> _Data section_
■ ■ ■ ■ ■ ■ ■
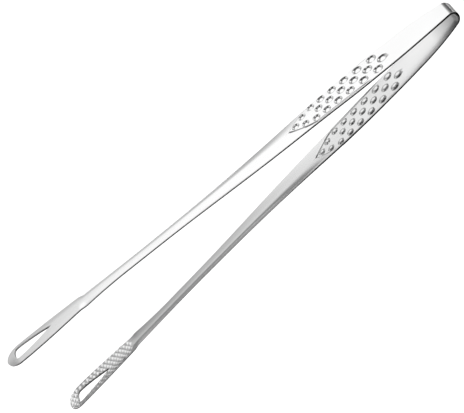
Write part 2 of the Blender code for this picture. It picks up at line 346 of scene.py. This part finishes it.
def rimPoints(along, across, direction, rounding, sign, side):
    # The rounded edge of the sheet, from the outer face round to the inner face
    middle, outward = surfacePoint(along, sign * across, 0, side)
    out = outOfPlane(along, across)
    here = stripPoint(along, sign * across, out, side)
    ahead = stripPoint(along + thickness, sign * across, out, side)
    forward = (ahead - here).normalized()
    sideways = outward.cross(forward)
    if sideways.y < 0:
        sideways.negate()
    sideways *= sign
    edgeward = forward * direction[0] + sideways * direction[1]
    points = []
    steps = stripShape["edgeSteps"]
    for quarter, middleHeight in ((0, 1), (1, -1)):
        for i in range(steps + 1):
            angle = (quarter + i / steps) * math.pi / 2
            height = middleHeight * (thickness / 2 - rounding) + rounding * math.cos(angle)
            point = middle + edgeward * rounding * (math.sin(angle) - 1) + outward * height
            polish = 1.0 if angle == 0 else 0.0
            points.append((point, outward, polish))
    return points


def columnShares(station):
    # Shares of the way from the slot (or the middle) to the edge, close together at the leaf's crease
    steps, crease = meshSteps, leafShape["crease"]
    along, edge = station["along"], station["edge"][0]
    least = steps["leastPanelShare"]
    if along < leafShape["tipAlong"]:
        inner = max(leafHalfWidth(along), least * edge)
        outer = min(inner + crease, (inner + edge) / 2)
        inner, outer = inner / edge, outer / edge
    else:
        spread = ramp(along, leafShape["tipAlong"], gutterShape["fullAlong"])
        inner = least + spread * (steps["shankPanelShare"] - least)
        start = least + min(crease / edge, steps["mostCreaseShare"])
        outer = start + spread * (steps["shankCreaseShare"] - start)
    panel, fold, flank = steps["panelColumns"], steps["creaseColumns"], steps["flankColumns"]
    shares = [inner * i / panel for i in range(panel)]
    shares += [inner + (outer - inner) * i / fold for i in range(fold)]
    shares += [outer + (1 - outer) * i / flank for i in range(flank + 1)]
    return shares


def halfSection(station, sign, side):
    # One half of a section as a loop: outer face, outer edge, inner face, and the slot's edge.
    # Each corner has its point, the way outwards, its polish, and its place on the strip.
    along, (edge, direction) = station["along"], station["edge"]
    rounding = stripShape["edgeRound"]
    rim = rimPoints(along, edge, direction, rounding, sign, side)
    slotRim, slotEdge = [], 0.0
    outerAlong, outerAcross = along - direction[0] * rounding, edge - direction[1] * rounding
    innerAlong, innerAcross = outerAlong, 0.0
    if station["slot"]:
        slotEdge, slotDirection, slotRounding = station["slot"]
        slotRim = rimPoints(along, slotEdge, slotDirection, slotRounding, sign, side)
        innerAlong = along - slotDirection[0] * slotRounding
        innerAcross = slotEdge - slotDirection[1] * slotRounding
    shares = columnShares(station)
    faces = {}
    for face in (1, -1):
        row = []
        for share in shares[:-1]:
            pointAlong = innerAlong + (outerAlong - innerAlong) * share
            pointAcross = sign * (innerAcross + (outerAcross - innerAcross) * share)
            point, outward = surfacePoint(pointAlong, pointAcross, face, side)
            polish = 1.0 if face > 0 else 0.0
            row.append((point, outward, polish, pointAlong, pointAcross))
        faces[face] = row
    outerPlace = (along, sign * edge)
    loop = faces[1] + [corner + outerPlace for corner in rim] + faces[-1][::-1]
    if slotRim:
        innerPlace = (along, sign * slotEdge)
        loop[0] = slotRim[0] + innerPlace
        loop[-1] = slotRim[-1] + innerPlace
        loop += [corner + innerPlace for corner in slotRim[::-1][1:-1]]
    return loop


def linked(name, data):
    made = bpy.data.objects.new(name, data)
    bpy.context.scene.collection.objects.link(made)
    return made


def objectFrom(bm, name):
    mesh = bpy.data.meshes.new(name)
    bm.to_mesh(mesh)
    bm.free()
    return linked(name, mesh)


def stripMesh(name, sections):
    # A section is a pair of half loops. Beside the slot each half closes by itself, and elsewhere
    # the two meet in the middle of the strip.
    bm = bmesh.new()
    outwardLayer = bm.verts.layers.float_vector.new("outward")
    placeLayer = bm.verts.layers.float_vector.new("stripPlace")
    polishLayer = bm.verts.layers.float.new("outerPolish")

    def vert(point, outward, polish, along, across):
        made = bm.verts.new(point)
        made[outwardLayer] = outward
        made[placeLayer] = (along, across, 0)
        made[polishLayer] = polish
        return made

    rows = [[[vert(*corner) for corner in half] for half in section] for section in sections]
    for before, after in zip(rows, rows[1:]):
        for halfBefore, halfAfter in zip(before, after):
            shorter = min(len(halfBefore), len(halfAfter))
            closed = shorter > plainLength
            for i in range(shorter if closed else shorter - 1):
                j = (i + 1) % shorter
                bm.faces.new((halfBefore[i], halfBefore[j], halfAfter[j], halfAfter[i]))
    bmesh.ops.remove_doubles(bm, verts=bm.verts, dist=meshSteps["mergeDistance"])
    bmesh.ops.dissolve_degenerate(bm, edges=bm.edges, dist=meshSteps["leastEdge"])
    bmesh.ops.holes_fill(bm, edges=[edge for edge in bm.edges if edge.is_boundary], sides=0)
    bmesh.ops.recalc_face_normals(bm, faces=bm.faces)
    return objectFrom(bm, name)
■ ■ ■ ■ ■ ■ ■
> _Work required_
Where a line in the material above holds "scene", copy that line.

> _Answer_
Write part 2 of the Blender code for this picture. It picks up at line 346 of scene.py. This part finishes it.
    bpy.context.scene.collection.objects.link(made)